Trump was certainly the happy beneficiary of that policy. Special counsel  Robert Mueller, investigating a potential conspiracy between the Trump campaign and the Russian government, noted that the OLC opinion factored into his decision not to charge Trump. Though Mueller wouldn’t state whether Trump had committed a crime, we should take his decision not to recommend charges against Trump more as proof that Mueller adhered to the OLC opinion than as proof that he believed Trump was innocent.

In a televised hearing in May 2019, Mueller, referring to impeachment, said that “the Constitution requires a process other than the criminal justice system to formally accuse a sitting president of wrongdoing,” and some Democrats pushed for that to happen. Sen. Cory Booker, D-N.J., for example,  tweeted that “Robert Mueller’s statement makes it clear: Congress has a legal and moral obligation to begin impeachment proceedings immediately.” Of course, impeachment is a political process, and the punishment is losing a job, not losing one’s freedom and going to prison. 
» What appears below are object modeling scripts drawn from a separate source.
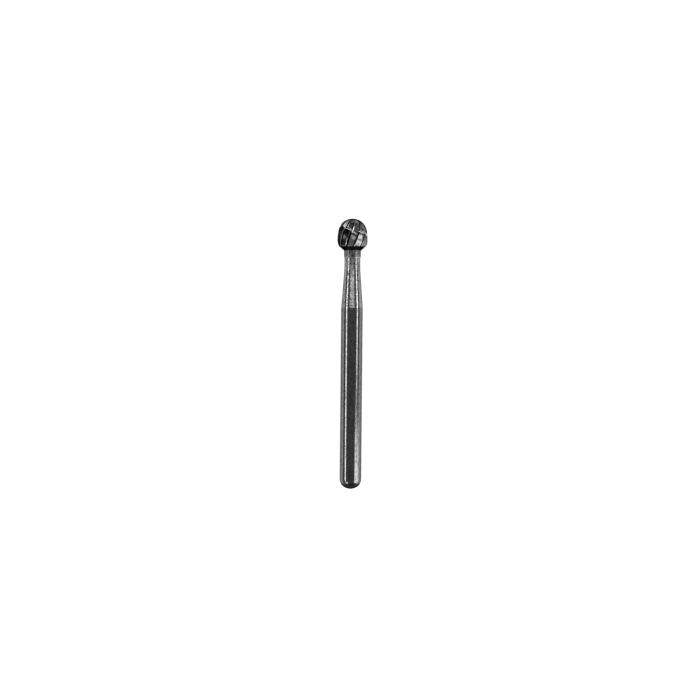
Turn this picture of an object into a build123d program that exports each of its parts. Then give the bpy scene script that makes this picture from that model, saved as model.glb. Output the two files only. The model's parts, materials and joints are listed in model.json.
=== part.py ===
from build123d import *

import os
from math import atan, cos, radians, sin, tan

# Round carbide burr with a friction-grip shank: a fluted tungsten carbide head, brazed to a
# steel shank, lying on its side. Lengths are in mm and angles in degrees.

# Steel shank
shank_diameter = 1.60
grip_length = 13.40        # plain cylinder that the chuck holds, its rounded end included
end_dome_height = 0.72     # how far the rounded end reaches into the grip length
neck_diameter = 1.18
neck_length = 3.69         # from the grip to the braze joint
neck_straight = 0.80       # slimmest stretch, next to the braze joint
neck_blend_radius = 8.0    # where the taper runs into the slimmest stretch

# Braze joint
braze_thickness = 0.08
braze_diameter = 1.26

# Carbide head: stem, back cone and toothed ball
stem_diameter = 1.24
stem_length = 0.45
back_cone_height = 0.33    # from the stem to the edge of the ball
ball_diameter = 2.26
ball_height = 2.05
ball_widest = 0.55         # height of the widest circle above the edge of the ball
ball_edge_diameter = 2.00
tip_flatness = 0.44        # reach of the outline's level run at the tip
shoulder_drop = 0.25       # drop from the tip to where the outline turns down the side

# Teeth: right-hand helix, right-hand cut
tooth_count = 12
tooth_phase = 101.5        # azimuth of the first cutting edge at the widest circle
helix_angle = 20.0
gullet_depth = 0.19
edge_gullet_depth = 0.11   # shallower where the flutes leave the ball at its edge
rake_angle = -4.0
heel_share = 0.27          # of the tooth pitch, from a cutting edge to the heel of the next tooth
heel_drop = 0.012          # how far the heel lies below the ball
land_width = 0.055
cutter_clearance = 0.15    # how far the grinding wheel's outline stands out of the ball
flute_runout = 0.25        # overrun of each flute past the edge of the ball
flute_stations = 7
tip_web = 0.10             # outline length left unground at the tip

# Chip breakers: one notch across each tooth, stepped round the ball
notch_width = 0.22
notch_depth = 0.11
notch_slope = 25.0         # down to the next tooth's side, from square to the axis
notch_dive = 13.0          # how steeply the notch follows the top of its tooth
notch_length = 0.48        # past the heel of a tooth as wide as the ball, less on a narrower one
notch_overrun = 0.05       # length of the cut in front of the cutting edge
first_notch = 0.88         # distance of the first tooth's notch from the tip
notch_step = 0.12
notch_stagger = 0.24       # further from the tip, on one tooth in each stagger cycle
stagger_cycle = 3

# Heights along the tool's axis, from the end of the shank
neck_top = grip_length + neck_length
braze_top = neck_top + braze_thickness
stem_top = braze_top + stem_length
ball_base = stem_top + back_cone_height
ball_tip = ball_base + ball_height
widest_height = ball_base + ball_widest
ball_radius = ball_diameter / 2
shank_radius = shank_diameter / 2

# The tool lies on the floor, on the end of its grip and on a cutting edge, which the helix
# brings within a quarter pitch of the lowest line. The tool plane stands at the end of the
# shank, square to the axis.
tooth_pitch = 360 / tooth_count
rest_radius = ball_radius * cos(radians(tooth_pitch / 4))
tilt = atan((rest_radius - shank_radius) / (widest_height - end_dome_height))
end_height = shank_radius * cos(tilt) - end_dome_height * sin(tilt)

tool = Plane(
    origin=(0, -ball_tip / 2 * cos(tilt), end_height),
    x_dir=(1, 0, 0),
    z_dir=(0, cos(tilt), sin(tilt)),
)
# Half sections are drawn on this plane: x is the radius, y the height along the axis.
half_section = Plane(origin=tool.origin, x_dir=(1, 0, 0), z_dir=(0, -sin(tilt), cos(tilt)))
tool_axis = Axis(tool.origin, tool.z_dir)


# Outline of the ball, from the tip past the widest circle to its edge at the back cone
with BuildLine() as ball_outline:
    crown = Bezier(
        (0, ball_tip),
        (tip_flatness, ball_tip),
        (ball_radius, ball_tip - shoulder_drop),
        (ball_radius, widest_height),
    )
    TangentArc(crown @ 1, (ball_edge_diameter / 2, ball_base), tangent=crown % 1)
outline = ball_outline.wires()[0]


def outline_station(distance):
    # Radius, height and inward-bound slope of the ball's outline at a distance from the tip.
    # Past the ball's edge the outline goes on straight.
    inside = min(distance, outline.length)
    point = outline.position_at(inside, position_mode=PositionMode.LENGTH)
    slope = outline.tangent_at(inside, position_mode=PositionMode.LENGTH)
    point += slope * (distance - inside)
    return point.X, point.Y, slope


def edge_plane(distance, tooth=0):
    # Plane across a tooth at a distance from the tip, in the axes of the upright tool. Its
    # origin is on the cutting edge, x points round the ball and y straight out of it. Each
    # cutting edge climbs the ball as a right-hand helix.
    radius, height, slope = outline_station(distance)
    lead = tan(radians(helix_angle)) / ball_radius
    azimuth = radians(tooth_phase + tooth * tooth_pitch) + lead * (height - widest_height)
    return Plane(
        origin=(radius * cos(azimuth), radius * sin(azimuth), height),
        x_dir=(-sin(azimuth), cos(azimuth), 0),
        z_dir=(slope.X * cos(azimuth), slope.X * sin(azimuth), slope.Y),
    )


def gullet_section(distance):
    # Corners of one gullet's section on its edge plane: down the rake face of the first tooth,
    # up to the heel of the next one, along that tooth's flat top until it is clear of the ball,
    # and back over the land.
    radius, _, slope = outline_station(distance)
    size = radius / ball_radius
    bend_radius = radius / -slope.Y
    pitch_angle = atan(tan(radians(tooth_pitch)) * -slope.Y)
    land_angle = pitch_angle - land_width * size / bend_radius
    heel_angle = pitch_angle * heel_share
    rise = min(max((distance - crown.length) / (outline.length - crown.length), 0), 1)
    depth = (gullet_depth + (edge_gullet_depth - gullet_depth) * rise) * size
    clearance = cutter_clearance * size
    centre = Vector(0, -bend_radius)
    face = Vector(tan(radians(rake_angle)), 1)
    heel_out = Vector(sin(heel_angle), cos(heel_angle))
    land_out = Vector(sin(land_angle), cos(land_angle))
    heel = centre + heel_out * (bend_radius - heel_drop * size)
    land = centre + land_out * bend_radius
    corners = (
        face * clearance,
        face * -depth,
        heel,
        land + (land - heel).normalized() * clearance,
        land + land_out * clearance,
    )
    return [(corner.X, corner.Y) for corner in corners]


# One gullet between two teeth, as the solid that the grinding wheel removes
with BuildPart() as gullet:
    station_step = (outline.length + flute_runout - tip_web) / (flute_stations - 1)
    for station in range(flute_stations):
        distance = tip_web + station * station_step
        with BuildSketch(edge_plane(distance)):
            Polygon(*gullet_section(distance), align=None)
    loft()


def notch_distance(tooth):
    # How far from the tip one tooth's notch crosses its cutting edge
    stagger = notch_stagger if tooth % stagger_cycle == 0 else 0
    return first_notch + tooth * notch_step + stagger


def notch_plane(tooth):
    # Plane square to one tooth's notch, in the axes of the upright tool. It stands in front of
    # the cutting edge, with z along the notch and y out of the ball.
    edge = edge_plane(notch_distance(tooth), tooth)
    slope, dive = radians(notch_slope), radians(notch_dive)
    level = edge.x_dir * -cos(slope) + edge.z_dir * -sin(slope)
    along = level * cos(dive) + edge.y_dir * -sin(dive)
    return Plane(
        origin=edge.origin - along * notch_overrun,
        x_dir=edge.y_dir.cross(level),
        z_dir=along,
    )


# All the chip breakers, as vee-shaped cuts
with BuildPart() as notches:
    for tooth in range(tooth_count):
        half_width = notch_width / 2 * (1 + cutter_clearance / notch_depth)
        with BuildSketch(notch_plane(tooth)):
            Polygon(
                (0, -notch_depth),
                (half_width, cutter_clearance),
                (-half_width, cutter_clearance),
                align=None,
            )
        size = outline_station(notch_distance(tooth))[0] / ball_radius
        extrude(amount=notch_overrun + notch_length * size)

# Cutting head: toothed ball, back cone and stem in one piece of carbide
with BuildPart(tool) as cutting_head:
    with BuildSketch(half_section):
        with BuildLine():
            add(ball_outline.line)
            Polyline(
                (ball_edge_diameter / 2, ball_base),
                (stem_diameter / 2, stem_top),
                (stem_diameter / 2, braze_top),
                (0, braze_top),
                (0, ball_tip),
            )
        make_face()
    revolve(axis=tool_axis)
    with PolarLocations(0, tooth_count):
        add(gullet.part, mode=Mode.SUBTRACT)
    add(notches.part, mode=Mode.SUBTRACT)
cutting_head.part.label = "cutting_head"

# Braze joint: a thin bead between the stem and the neck
with BuildPart(tool) as braze_joint:
    with BuildSketch(half_section):
        with BuildLine():
            Polyline(
                (stem_diameter / 2, braze_top),
                (0, braze_top),
                (0, neck_top),
                (neck_diameter / 2, neck_top),
            )
            ThreePointArc(
                (neck_diameter / 2, neck_top),
                (braze_diameter / 2, neck_top + braze_thickness / 2),
                (stem_diameter / 2, braze_top),
            )
        make_face()
    revolve(axis=tool_axis)
braze_joint.part.label = "braze_joint"

# Shank: rounded end, plain grip and tapered neck, turned and ground from one steel bar
with BuildPart(tool) as shank:
    with BuildSketch(half_section):
        with BuildLine():
            EllipticalCenterArc(
                (0, end_dome_height),
                shank_radius,
                end_dome_height,
                start_angle=-90,
                arc_size=90,
            )
            Line((shank_radius, end_dome_height), (shank_radius, grip_length))
            FilletPolyline(
                (shank_radius, grip_length),
                (neck_diameter / 2, neck_top - neck_straight),
                (neck_diameter / 2, neck_top),
                radius=neck_blend_radius,
            )
            Polyline((neck_diameter / 2, neck_top), (0, neck_top), (0, 0))
        make_face()
    revolve(axis=tool_axis)
shank.part.label = "shank"

os.makedirs("parts", exist_ok=True)
for piece in (cutting_head, braze_joint, shank):
    export_step(piece.part, f"parts/{piece.part.label}.step")
    print(piece.part.label, f"{piece.part.volume:.3f} mm3")
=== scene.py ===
import json
from math import asin, atan2, cos, hypot, pi, radians, sin, tan

import bmesh
import bpy
from mathutils import Matrix, Vector


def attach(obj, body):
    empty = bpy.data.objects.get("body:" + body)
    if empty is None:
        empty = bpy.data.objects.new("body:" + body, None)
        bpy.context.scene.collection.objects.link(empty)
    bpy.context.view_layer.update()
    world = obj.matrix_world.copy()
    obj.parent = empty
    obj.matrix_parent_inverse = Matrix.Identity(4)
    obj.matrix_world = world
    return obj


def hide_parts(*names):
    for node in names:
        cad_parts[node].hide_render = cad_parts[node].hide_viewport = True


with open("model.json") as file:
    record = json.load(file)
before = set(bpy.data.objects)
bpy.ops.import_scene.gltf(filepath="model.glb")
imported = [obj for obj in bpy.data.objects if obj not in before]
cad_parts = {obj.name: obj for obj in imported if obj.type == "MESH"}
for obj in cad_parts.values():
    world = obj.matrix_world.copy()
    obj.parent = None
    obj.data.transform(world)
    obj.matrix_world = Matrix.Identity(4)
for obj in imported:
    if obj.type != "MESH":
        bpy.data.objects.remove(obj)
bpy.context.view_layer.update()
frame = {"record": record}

mm = 0.001
weldDistance = 1e-8  # points of a mesh that are closer than this are one point

# Measures shared by the pieces, the same as the solids' own
tool = {
    "endDomeHeight": 0.72 * mm,
    "gripLength": 13.40 * mm,
    "neckTop": 17.09 * mm,
    "brazeTop": 17.17 * mm,
    "shankRadius": 0.80 * mm,
    "neckRadius": 0.59 * mm,
    "stemRadius": 0.62 * mm,
}

# The tool's own axes, from the grip mount: z runs from the end of the shank to the tip.
grip = frame["record"]["mounts"][0]
toolAxis = -Vector(grip["axis"]).normalized()
shankEnd = Vector(grip["pos_m"]) - toolAxis * tool["endDomeHeight"]
toolTilt = asin(toolAxis.z)
toolMatrix = Matrix.Translation(shankEnd) @ Matrix.Rotation(toolTilt - pi / 2, 4, "X")


def finishMesh(mesh, sharpAngle):
    # Doubles go first, then the faces are turned outwards and shaded smooth up to an angle.
    shape = bmesh.new()
    shape.from_mesh(mesh)
    bmesh.ops.remove_doubles(shape, verts=shape.verts, dist=weldDistance)
    bmesh.ops.recalc_face_normals(shape, faces=shape.faces)
    shape.to_mesh(mesh)
    shape.free()
    mesh.shade_smooth()
    mesh.set_sharp_from_angle(angle=radians(sharpAngle))
    mesh.update()


def addPiece(name, mesh, node, material):
    mesh.name = name
    mesh.materials.clear()
    mesh.materials.append(material)
    piece = bpy.data.objects.new(name, mesh)
    bpy.context.scene.collection.objects.link(piece)
    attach(piece, "root")
    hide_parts(node)


def wayAlong(points):
    # How far each point of a line is from its start.
    travelled = [0.0]
    for start, end in zip(points, points[1:]):
        travelled.append(travelled[-1] + hypot(end[0] - start[0], end[1] - start[1]))
    return travelled


def latheMesh(name, outline, columns):
    # Turns an outline of (radius, height) points about the tool's axis. The UV map holds the
    # way round in turns and the way along the outline in millimetres.
    shape = bmesh.new()
    uvLayer = shape.loops.layers.uv.new("UVMap")
    travelled = wayAlong(outline)
    rings = []
    for column in range(columns + 1):
        turn = 2 * pi * column / columns + pi / 2
        rings.append([
            shape.verts.new((radius * cos(turn), radius * sin(turn), height))
            for radius, height in outline
        ])
    for column in range(columns):
        for row in range(len(outline) - 1):
            corners = (
                (column, row),
                (column + 1, row),
                (column + 1, row + 1),
                (column, row + 1),
            )
            face = shape.faces.new([rings[c][r] for c, r in corners])
            for loop, (c, r) in zip(face.loops, corners):
                loop[uvLayer].uv = (c / columns, travelled[r] / mm)
    shape.transform(toolMatrix)
    mesh = bpy.data.meshes.new(name)
    shape.to_mesh(mesh)
    shape.free()
    return mesh


def bezierPoints(controls, count):
    # Points of a cubic Bezier curve in the plane.
    points = []
    for step in range(count + 1):
        t = step / count
        weights = ((1 - t) ** 3, 3 * t * (1 - t) ** 2, 3 * t * t * (1 - t), t ** 3)
        points.append(tuple(
            sum(weight * control[axis] for weight, control in zip(weights, controls))
            for axis in (0, 1)
        ))
    return points


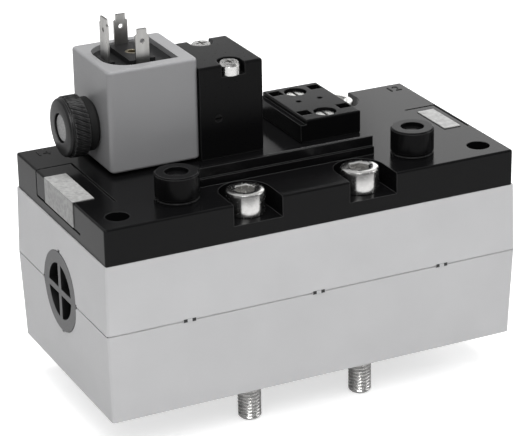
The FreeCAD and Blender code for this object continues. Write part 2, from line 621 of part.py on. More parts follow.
def end_grille():
    """Round dark grille in the left end: a rim, a cross and four quarter openings."""
    face = f"(grille_sink - {BODY_HALF})"
    disc = cylinder("grille_disc", face, "axis_y", AXIS_Z, "grille_radius", "grille_thick", "x")
    well = cylinder("grille_well", f"{face} - 1", "axis_y", AXIS_Z, "grille_opening", "grille_thick + 2", "x")
    upright_bar = box("grille_upright", f"{face} - 2", "axis_y - grille_bar / 2", f"{AXIS_Z} - grille_radius",
                      "grille_thick + 4", "grille_bar", "2 * grille_radius")
    level_bar = box("grille_level", f"{face} - 2", "axis_y - grille_radius", f"{AXIS_Z} - grille_bar / 2",
                    "grille_thick + 4", "2 * grille_radius", "grille_bar")
    openings = cut("grille_openings", well, upright_bar, level_bar)
    return cut("end_grille", disc, openings)


def label_strips():
    """Two blank label strips: the left one is folded over the cover's edge."""
    end = "cover_length / 2"
    flap = box("label_left_top", f"0 - {end} - label_thick", "0 - label_left_front", TOP,
               "label_left_width + label_thick", "label_left_front + label_left_rear", "label_thick")
    drop = box("label_left_drop", f"0 - {end} - label_thick", "0 - label_left_front",
               f"{COVER} + label_left_low", "label_thick", "label_left_front + label_left_rear",
               "cover_height - label_left_low + label_thick")
    left = fuse("label_strip_left", flap, drop)
    right = box("label_strip_right", f"{end} - label_right_end", "0 - label_right_front", TOP,
                "label_right_width", "label_right_front + label_right_rear", "label_thick")
    return left, right


def spring(name, x, y, z, radius, wire, length, turns, axis="z"):
    """A coil spring: six-sided wire along a helix that starts a wire's radius in."""
    pitch = f"(({length} - 2 * {wire}) / {turns})"
    helix = DOC.addObject("Part::Helix", f"{name}_line")
    bind(helix, Pitch=pitch, Height=f"{length} - 2 * {wire}", Radius=radius)
    ring = DOC.addObject("Part::RegularPolygon", f"{name}_wire")
    ring.Polygon = 6
    ring.Placement.Rotation = FreeCAD.Rotation(FreeCAD.Vector(1, 0, 0), 90)
    bind(ring, Circumradius=wire, Placement__Base__x=radius)
    sweep = DOC.addObject("Part::Sweep", name)
    sweep.Sections = [ring]
    sweep.Spine = (helix, [])
    sweep.Solid = True
    sweep.Frenet = True
    sweep.Placement.Rotation = TURNS[axis]
    shift = {"z": (x, y, f"{z} + {wire}"), "x": (f"{x} + {wire}", y, z)}[axis]
    return place(sweep, *shift)


BUTTON_TOP = f"({TOP} + guide_height - button_sink)"
BUTTON_FOOT = f"({BUTTON_TOP} - button_length)"
SPRING_FOOT = f"({TOP} - spigot_length - spigot_gap)"


def override(side, sign):
    """A manual override: a guide pressed into the cover, its button and its spring."""
    x = f"{sign}override_x"
    bore = "(button_radius + running_gap)"
    lift = f"{TOP} - spigot_length"
    corners = (
        (bore, "0"), ("spigot_radius", "0"), ("spigot_radius", "spigot_length"),
        ("guide_radius", "spigot_length"), ("guide_radius", "spigot_length + guide_groove * 2"),
        ("guide_radius - guide_groove", "spigot_length + guide_groove * 2"),
        ("guide_radius - guide_groove", "spigot_length + guide_groove * 4"),
        ("guide_radius", "spigot_length + guide_groove * 4"),
        ("guide_radius", "spigot_length + guide_height - guide_bevel"),
        ("guide_radius - guide_bevel", "spigot_length + guide_height"),
        (bore, "spigot_length + guide_height"),
    )
    sleeve = turned(f"guide_{side}", corners, x, "0 - override_y", lift, "z")
    lug = box(f"guide_lug_{side}", f"{x} - guide_radius - guide_lug / 2", "0 - override_y - guide_lug / 2",
              TOP, "guide_lug", "guide_lug", "guide_lug")
    guide = fuse(f"override_guide_{side}", sleeve, lug)
    button_corners = (
        ("0", "0"), ("button_radius", "0"), ("button_radius", "button_length - button_bevel"),
        ("button_radius - button_bevel", "button_length"), ("0", "button_length"),
    )
    button = turned(f"override_button_{side}", button_corners, x, "0 - override_y", BUTTON_FOOT, "z")
    coil = spring(f"override_spring_{side}", x, "0 - override_y", SPRING_FOOT, "spring_radius",
                  "spring_wire", f"({BUTTON_FOOT} - {SPRING_FOOT})", 4)
    return guide, button, coil


def pad_gasket(name, left, front, width, depth, thick, places, ways=()):
    sheet = box(f"{name}_sheet", f"{left} + pad_margin", f"{front} + pad_margin", TOP,
                f"{width} - 2 * pad_margin", f"{depth} - 2 * pad_margin", thick)
    holes = [cylinder(f"{name}_hole_{n}", x, y, f"{TOP} - 1", "small_screw_radius + small_screw_play",
                      f"{thick} + 2")
             for n, (x, y) in enumerate(places)]
    return cut(name, sheet, *holes, *air_ways(name, f"{TOP} - 1", f"{TOP} + {thick} + 1", ways))


def pilot_body():
    """Moulded pilot valve: notched for its screws, bored for the armature tube."""
    block = box("pilot_block", "0 - pilot_left", "pilot_front", PILOT_FOOT, "pilot_width", "pilot_depth",
                "pilot_height - pad_gasket")
    eased = rounded("pilot_eased", block, "pilot_edge",
                    lambda b: b.ZMax > number(PILOT_TOP) - NEAR and b.XMax > number("0 - pilot_left") + 1)
    tools = []
    for n, (x, y) in enumerate(PILOT_SCREWS):
        floor = f"({PILOT_TOP} - pilot_notch_depth)"
        start = "pilot_front - 1" if n == 0 else y
        tools.append(box(f"pilot_notch_{n}", f"{x} - pilot_notch", start, floor, "2 * pilot_notch",
                         "pilot_screw_inset + 1", "pilot_notch_depth + 1"))
        tools.append(cylinder(f"pilot_notch_end_{n}", x, y, floor, "pilot_notch", "pilot_notch_depth + 1"))
        tools.append(cylinder(f"pilot_screw_bore_{n}", x, y, f"{PILOT_FOOT} - 1",
                              "small_screw_radius + small_screw_play", "pilot_height"))
    mouth = f"({COIL_RIGHT} - 1)"
    tools.append(cylinder("tube_seat", mouth, "coil_y", COIL_Z, "tube_flange + static_gap",
                          "flange_thick + 1", "x"))
    chamber = cylinder("pilot_chamber", mouth, "coil_y", COIL_Z, "chamber_radius",
                       f"{SEAT_FACE} + seat_length - {mouth}", "x")
    seat = cylinder("pilot_seat", SEAT_FACE, "coil_y", COIL_Z, "seat_radius", "seat_length + 1", "x")
    tools.append(cut("pilot_chamber_cut", chamber, seat))
    tools.append(cylinder("cam_bore", "0 - cam_x", "pilot_front - 1", COIL_Z, "cam_radius + running_gap",
                          "cam_length + cam_gap + 1", "y"))
    tools += air_ways("pilot", f"{PILOT_FOOT} - 1", f"{COIL_Z} - chamber_radius - 2")
    return cut("pilot_body", eased, *tools)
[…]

The GOP now controls the House of Representatives, and we know members of that party have been raring to go to investigate and possibly impeach Biden. But impeaching Biden for possessing classified documents would be improper for two reasons. First, there is a good argument to be made that people can only be impeached for misconduct committed while in office. Biden’s retention of classified documents occurred after he left the vice presidency and before he assumed the presidency. Second, impeachment is only available when the subject of the impeachment has engaged in “treason, bribery, or other high crimes and misdemeanors.” 

After a Trump attorney’s false assertion to the Justice Department that all the requested documents at Trump’s Mar-a-Lago residence had been returned, the Justice Department was ultimately forced to obtain and execute a search warrant.

For reasons discussed below, Biden’s conduct is unlikely to be characterized as criminal, even if he weren’t the sitting president. There is also plenty of reason to believe that Trump will or at least ought to be. Consider what each did after being alerted that he might be in possession of classified documents. 


Trump reportedly ignored multiple requests from the National Archives for those documents, and after a Trump attorney’s false assertion to the Justice Department that all the requested documents at Trump’s  Mar-a-Lago residence had been returned, the Justice Department was ultimately forced to obtain and execute a search warrant. Prosecutors have also argued that Trump’s team tried to hide the documents found at Mar-a-Lago before and after the subpoena was issued. 

Reportedly, in Biden’s case, the White House counsel alerted the National Archives as soon as classified documents were found at Biden’s former office in November. The National Archives didn’t ask; Biden’s team offered.  

Then that team searched for any additional documents that belonged to the government. It found additional files at Biden’s residence in December and more last week, before the White House announced Saturday that additional documents had been found Thursday. The Biden story is one of cooperation, not obstruction. 

Also, the number of documents found is vastly different. While there were hundreds of classified documents found at Mar-a-Lago, CBS News’ initial report of classified documents found at Biden’s former office cited sources who said there were about 10 such documents. It’s unclear how many classified documents were later found. 

Let’s be clear: A single out-of-place classified document is one too many. But the difference in scale does matter. It matters because it can help show whether the taking of the documents was inadvertent, a  consequence of sloppy record keeping or willful misconduct. 

And what did each man do with the documents? While Trump, according to a letter from the National Archives, appears to have mutilated some of the documents found at Mar-a-Lago, there are no reports that any documents found in Biden’s possession had been harmed, destroyed or altered.

Let’s be clear: A single out-of-place classified document is one too many. But the difference in scale does matter.

These differences could have significant legal consequences. To rise to the level of criminal culpability, prosecutors will likely need to show knowledge or willful intent to take and retain government property. The federal criminal statutes that Trump could be charged with violating require some level of scienter, which in plain language means knowledge about the nature of one’s acts. Federal law, for example, makes it illegal to knowingly or wilfully take or keep classified documents. Given the evidence thus far, and Biden’s apparent surprise that classified documents were found at his former office and current home, that required knowledge is likely lacking. Trump, by contrast, alternately claimed that the documents were planted, or that he declassified the documents and that they were covered by executive privilege. None of these claims, it should be noted, appears to be based on reality and, hence, would not rebut a scienter requirement. 

There’s a perspective technique known as anamorphosis, which can leave the viewer with a distorted image of a subject when seen from a certain angle. But by moving away or changing one’s perspective, the distortion disappears, and the image appears clear. These two cases require us to view them from the proper perspective to see the reality.   

According to what we know now, Trump faces the very real threat of criminal prosecution. Biden does not, and although part of that is because of the Justice Department's policy against indicting sitting presidents, it’s unlikely he’d be charged even if he was not in the Oval Office.